Welsh Secretary vows to create a competitive Wales

David Jones has promised to work with Labour in Cardiff Bay; Politics writer Luke Smith reports.

The Conservatives have never found it easy in Wales. Thatcherism and the closure of mines in the eighties left behind a legacy of unemployment, poverty and crime in the Welsh valleys. This decision also left a sense of deep mistrust towards Conservatives throughout South Wales. Labour’s decision to bring forward devolution, a strategy they opposed for many years, made life unbearable for Conservatives.

Now David Jones the new Welsh Secretary faces not only an economically challenged region but also a politically challenging one. He faces a defiant Labour-led Welsh assembly who have so far remained popular despite the harsh economic times. Their policies have often contradicted Tory policies and have sometimes led to embarrassment for the UK government. Decisions to cap tuition fees, maintain free prescriptions and to re-mark GCSE English papers have sometimes provoked an angry response from Westminster. However these strategies, unlike the UK government’s, have been popular amongst the voters.

The government has at times seemed out of touch with areas like Wales and Scotland. Their decision to make Cheryl Gillan Welsh Secretary, an MP whose seat isn’t even in Wales and had not lived in Wales for over twenty years highlights the Government’s detachment from Welsh issues.

However David Jones unlike Gillan, is a Welsh secretary in more than just name. Unlike Gillan his Parliamentary seat is in Wales, and he was previously a member of the Welsh Assembly. In fact his appointment makes him the first AM to become Welsh Secretary. David Cameron claims this influenced his decision to sack Gillan, who he insists did an “excellent job”. In an interview with the BBC, Cameron said he wants “to make sure that Wales has got a strong voice at the heart of government.” The appointment of a Welsh Secretary with a seat in Wales and a wealth of experience as an Assembly Member, a member of the Welsh affairs select committee, and having served as under-secretary for two years; marks a move in the right direction. It may also be worth noting that David Jones is a Welsh speaker.

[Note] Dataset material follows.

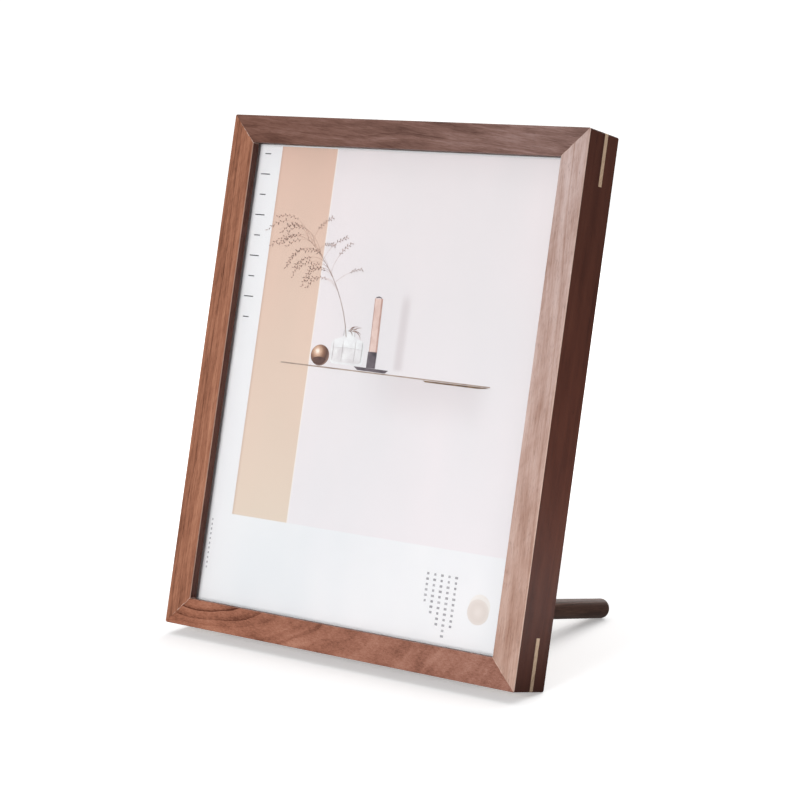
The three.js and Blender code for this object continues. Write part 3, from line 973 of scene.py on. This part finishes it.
def make_print_marks():
    """Plain dots and bars in place of a caption, and a pale round stamp. None of them is lettering."""
    dice = random.Random(3)
    dots = []
    for column in range(5):
        for row in range(12 - 2 * abs(column - 3)):
            dots.append(bar(49.0 + 4.4 * column, 50.0 - 2.75 * row, dice.uniform(0.6, 0.95), 0.6))
    for row in range(11):
        dots.append(bar(-96.8, 59.0 - 2.6 * row, 0.4, 0.55))
    caption_ink = ink("ink_caption", (150, 148, 152), (190, 188, 192))
    print_piece("print_caption", [layer(dot, 1) for dot in dots], caption_ink)
    strokes = []
    for row in range(9):
        strokes.append(bar(-93.6, 260.275 - 11.2 * row, 3.2 if row % 2 else 2.0, 0.275))
    bar_ink = ink("ink_bars", (58, 58, 64), (84, 84, 90))
    print_piece("print_margin_bars", [layer(stroke, 1) for stroke in strokes], bar_ink)
    shades = [(0.1, (232, 222, 217)), (0.6, (224, 213, 207)), (0.95, (230, 221, 216))]
    stamp = shaded_ink("ink_stamp", shades, (82.0, 35.0), 7.0)
    print_piece("print_stamp", [layer(ellipse(82.0, 35.0, 6.5, 6.5), 1)], stamp)
    faint_ink = ink("ink_ring", (234, 228, 224), (240, 235, 232))
    print_piece("print_stamp_shadow", [layer(ellipse(82.6, 37.6, 6.4, 6.4), 0.6)], faint_ink)


# ---------------- the glazing, print and backing


def make_picture():
    sheet = ease_edges(board(GLAZING_LOW, GLAZING_HIGH, GLAZING_CORNER), GLAZING_EASE)
    piece("glazing", sheet, clear_glazing(), "frame", stands_for=["glazing"])
    paper = board(PRINT_LOW, PRINT_HIGH, PRINT_CORNER)
    piece("art_print", paper, print_paper(), "frame", stands_for=["art_print"])
    make_shelf()
    make_ball()
    make_flask()
    make_candle()
    make_dry_grass()
    make_print_marks()
    card = ease_edges(board(*upright_box("backing_card"), CARD_CORNER), CARD_EASE)
    piece("backing_card", card, grey_card(), "frame", stands_for=["backing_card"])


# ---------------- the back, leg and turn buttons


def leg_place():
    """The leg's place in the upright frame, its axis along Y, with its radius and ends along that axis."""
    axis = Vector(next(j for j in frame["joints"] if j["child"] == "leg")["axis"]).normalized()
    turn = Matrix((ACROSS, axis, ACROSS.cross(axis))).transposed()
    points = [turn.transposed() @ v.co for v in frame["nodes"]["leg"].data.vertices]
    low = Vector(min(p[i] for p in points) for i in range(3))
    high = Vector(max(p[i] for p in points) for i in range(3))
    middle = (low + high) / 2
    centre = turn @ Vector((middle.x, 0, middle.z))
    world = Matrix.Translation(centre) @ turn.to_4x4()
    return STAND.inverted() @ world, (high.x - low.x) / 2, low.y, high.y


def arc_profile(radius, start, end, ease):
    """A rod's profile from one flat end to the other with both rims rounded."""
    quarter = [math.pi / 2 * k / LEG_RIM_STEPS for k in range(LEG_RIM_STEPS + 1)]
    near = [(radius - ease + ease * math.sin(a), start + ease - ease * math.cos(a)) for a in quarter]
    far = [(radius - ease + ease * math.cos(a), end - ease + ease * math.sin(a)) for a in quarter]
    return near + far


def bore(place, radius, start, end):
    cutter = cylinder_y(radius + BORE_CLEARANCE, start - BORE_END_GAP, end)
    cutter.transform(place)
    return cutter


def make_back_and_leg():
    place, radius, start, end = leg_place()
    panel = cut(board(PANEL_LOW, PANEL_HIGH, PANEL_CORNER), [bore(place, radius, start, end)])
    lying = Matrix.Rotation(-math.pi / 2, 4, "Y")
    piece("back_panel", ease_edges(panel, PANEL_EASE), back_veneer(), "frame", grain=lying,
          stands_for=["back_panel"])
    block = cut(board(BLOCK_LOW, BLOCK_HIGH, BLOCK_CORNER), [bore(place, radius, start, end)])
    piece("leg_block", ease_edges(block, BLOCK_EASE), block_walnut(), "frame", stands_for=["leg_block"])
    pine = spacer_pine()
    for side in ("top", "bottom", "left", "right"):
        name = f"spacer_{side}"
        strip = ease_edges(board(*upright_box(name), SPACER_CORNER), SPACER_EASE)
        grain = UNMOVED if side in ("top", "bottom") else lying
        piece(name, strip, pine, "frame", grain=grain, stands_for=[name])
    rod = turned(arc_profile(radius, start, end, LEG_RIM), segments=96)
    along_leg = Matrix.Rotation(-math.pi / 2, 4, "Z")
    piece("leg", rod, leg_walnut(), "leg", place, grain=along_leg, stands_for=["leg"])


def make_buttons():
    button_brass = brushed_metal("button_brass", srgb(190, 144, 80), srgb(228, 188, 118), 0.32)
    screw_brass = brushed_metal("screw_brass", srgb(176, 130, 70), srgb(216, 174, 104), 0.28)
    dice = random.Random(5)
    for place in BUTTON_PLACES:
        pivot = pivot_of(place)
        low, high = upright_box(f"turn_button_{place}")
        middle = (low + high) / 2
        turn = math.atan2(-(middle.z - pivot.z), middle.x - pivot.x)
        at_pivot = Matrix.Translation((pivot.x, 0, pivot.z))
        spin = at_pivot @ Matrix.Rotation(turn, 4, "Y")
        body = f"{place}_button"
        piece(f"turn_button_{place}", button_solid(low, high), button_brass, body, spin,
              stands_for=[f"turn_button_{place}"])
        low, high = upright_box(f"screw_{place}")
        driven = at_pivot @ Matrix.Rotation(dice.uniform(0, math.pi), 4, "Y")
        piece(f"screw_{place}", screw_solid(high.x - low.x, low.y, high.y), screw_brass, "frame", driven,
              stands_for=[f"screw_{place}"])


def button_solid(low, high):
    """A flat button that reaches along +X from its screw hole, both ends round and its edges softened."""
    size = high - low
    width = min(size.x, size.z)
    reach = max(size.x, size.z) - width / 2
    half = width / 2
    corners = [(-half, -half, half), (reach, -half, half), (reach, half, half), (-half, half, half)]
    outline = rounded_outline(corners, steps=12)
    hole = cylinder_y(BUTTON_HOLE_RADIUS, low.y - OVERSHOOT, high.y + OVERSHOOT, segments=40)
    return ease_edges(cut(prism(outline, low.y, high.y), [hole]), BUTTON_EASE, segments=3)


def screw_solid(width, point, top):
    """A domed screw along Y, from its point to the top of its head, with a tapered cross recess."""
    head = width / 2
    rim = top - SCREW_HEAD_HEIGHT
    profile = [
        (SCREW_TIP_RADIUS, point), (SCREW_RADIUS, point + 3 * SCREW_RADIUS), (SCREW_RADIUS, rim),
        (head - EASE / 2, rim),
    ]
    dome_foot = rim + SCREW_RIM_HEIGHT
    for step in range(SCREW_DOME_STEPS):
        # The last step stops short of the axis, because turned() needs an end off it.
        turn = math.pi / 2 * step / (SCREW_DOME_STEPS - 0.5)
        profile.append((head * math.cos(turn), dome_foot + (top - dome_foot) * math.sin(turn)))
    recess = lofted([
        cross_ring(0.65 * RECESS_SPAN, 0.6 * RECESS_WIDTH, top - RECESS_DEPTH),
        cross_ring(1.4 * RECESS_SPAN, 1.2 * RECESS_WIDTH, top + RECESS_DEPTH),
    ])
    return cut(turned(profile), [recess])


def cross_ring(span, width, depth):
    """The outline of a cross, square on to Y at that depth."""
    arm = [(span / 2, -width / 2), (span / 2, width / 2), (width / 2, width / 2)]
    ring = []
    for quarter in range(4):
        turn = Matrix.Rotation(quarter * math.pi / 2, 2)
        ring.extend(turn @ Vector(point) for point in arm)
    return [Vector((p.x, depth, p.y)) for p in ring]


# ---------------- the table, light and camera


def pale_table():
    """A matt white table top with a very faint mottle. It glows as painted light, more strongly far from
    the frame than near it.
    """
    m = Nodes("pale_table")
    at = m.node("TexCoord").outputs["Object"]
    mottle = m.noise(m.moved(at, (3.0, 3.0, 3.0)), detail=3.0)
    colour = m.ramp(mottle, [(0.3, srgb(238, 238, 238)), (0.7, srgb(243, 243, 243))])
    away = m.node("VectorMath", {0: at}, operation="LENGTH").outputs["Value"]
    return m.surface(
        Base_Color=colour,
        Roughness=0.9,
        Specular_IOR_Level=0.0,
        Emission_Color=colour,
        Emission_Strength=m.between(away, NEAR_TABLE, FAR_TABLE, NEAR_GLOW, FAR_GLOW),
    )


def make_stage():
    bm = bmesh.new()
    bmesh.ops.create_circle(bm, cap_ends=True, radius=TABLE_RADIUS, segments=96)
    table = bpy.data.objects.new("table_top", to_mesh(bm, "table_top"))
    table.data.materials.append(pale_table())
    table.visible_diffuse = False
    table.visible_glossy = False
    bpy.context.scene.collection.objects.link(table)


def aimed(name, data, place, target):
    made = bpy.data.objects.new(name, data)
    made.location = place
    made.rotation_euler = (Vector(target) - Vector(place)).to_track_quat("-Z", "Y").to_euler()
    bpy.context.scene.collection.objects.link(made)
    return made


def make_room():
    """A room that is white to the camera and dimmer as a light."""
    world = bpy.data.worlds.new("studio")
    world.use_nodes = True
    tree = world.node_tree
    tree.nodes.clear()
    seen = tree.nodes.new("ShaderNodeLightPath").outputs["Is Camera Ray"]
    strength = tree.nodes.new("ShaderNodeMapRange")
    tree.links.new(seen, strength.inputs["Value"])
    strength.inputs["To Min"].default_value = ROOM_LIGHT
    strength.inputs["To Max"].default_value = 1.0
    background = tree.nodes.new("ShaderNodeBackground")
    background.inputs["Color"].default_value = WHITE
    tree.links.new(strength.outputs["Result"], background.inputs["Strength"])
    output = tree.nodes.new("ShaderNodeOutputWorld")
    tree.links.new(background.outputs["Background"], output.inputs["Surface"])
    bpy.context.scene.world = world
    bpy.context.scene.view_settings.view_transform = "Standard"


def make_lamps():
    """A broad overhead light and the soft boxes, which the camera doesn't see."""
    overhead = bpy.data.lights.new("overhead", "SUN")
    overhead.energy = OVERHEAD_POWER
    overhead.angle = OVERHEAD_SPREAD
    aimed("overhead", overhead, OVERHEAD_FROM, (0, 0, 0))
    for name, place, target, size, power in SOFT_BOXES:
        soft_box = bpy.data.lights.new(name, "AREA")
        soft_box.size = size
        soft_box.energy = power
        lamp = aimed(name, soft_box, place, target)
        lamp.visible_camera = False
        # Seen from the front, the key's reflection in the leaning glazing would hide the print.
        lamp.visible_glossy = name != "key"


def make_camera():
    foot = STAND @ Vector((0, 0, 0))
    aim = foot + Vector((0, AIM_BEHIND_FOOT, AIM_HEIGHT))
    level = Vector((math.sin(CAMERA_AZIMUTH), -math.cos(CAMERA_AZIMUTH), math.tan(CAMERA_ELEVATION)))
    data = bpy.data.cameras.new("camera")
    data.lens = CAMERA_LENS
    data.sensor_width = CAMERA_SENSOR
    data.clip_end = 2 * TABLE_RADIUS
    camera = aimed("camera", data, aim + level.normalized() * CAMERA_DISTANCE, aim)
    bpy.context.scene.camera = camera


make_camera()
make_stage()
make_room()
make_lamps()
make_members()
make_keys()
make_picture()
make_back_and_leg()
make_buttons()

Yet, Mr Jones faces a momentous task in bringing together the UK government and the Labour led assembly. Although Gillan was not a popular choice, she did oversee the deal to extend electrification of the train-lines to Swansea and the valleys, acting as an economic tonic for the area. Cameron himself commented on this achievement calling it “a very big breakthrough that previous governments have talked about but never delivered.”

Mr Jones will have to make similar decisions, being a member of a Government whose task is to bring about economic recovery to an area which has struggled for over a generation. Jones himself has argued that Wales is an area that over the last thirteen years has become “progressively poorer.” As Welsh Secretary he will be judged on whether or not he can remedy this. The Government’s strategy for Wales is one of competition. Jones has stated “We want Wales to be competitive with the rest of the world”. The Prime Minister supported this statement, explaining how the Foreign Office will also do all it can. “We’re helping sell Welsh goods around the world, we are taking into account all of Wales’ needs”.

Mr Jones has already revealed some of the initiatives he will support in order bring about economic growth. He will support a new Nuclear power station site on Anglesey, a decision that may bring about a backlash from environmental activists, but one that will bring jobs and money to the area. In addition to this he has pledged to upgrade infrastructure across Wales, including high-speed rail links throughout North Wales and improvements to the M4 and the A55. These improvements will hopefully benefit the Welsh economy. More broadly he’s spoken about his aims to unleash the economic potential of the Welsh ports Holyhead and Milford Haven but as of yet, has not revealed in great detail how he will do so. It is hoped that these initiatives will boost Welsh competitiveness in Europe.

But will this be possible? Perhaps, but only if Mr Jones receives support from the Welsh Assembly. He has urged for better co-operation between the Welsh Government and Westminster declaring: “I’m not competing with Welsh Government”. This didn’t stop him from criticising the record of Labour Governments that have been in power in Cardiff and Westminster over the last thirteen years. He’s also tactfully pointed out that “Economic development is the devolved responsibility of the Welsh government, which is of course a Labour government”. This may sound painfully familiar to many commentators; Another Conservative Welsh Secretary with great ideas and vision, scuppered by the red tape of the Welsh government. Jones says he wants a strong Wales, but the question many will be asking, is whether his voice is strong enough.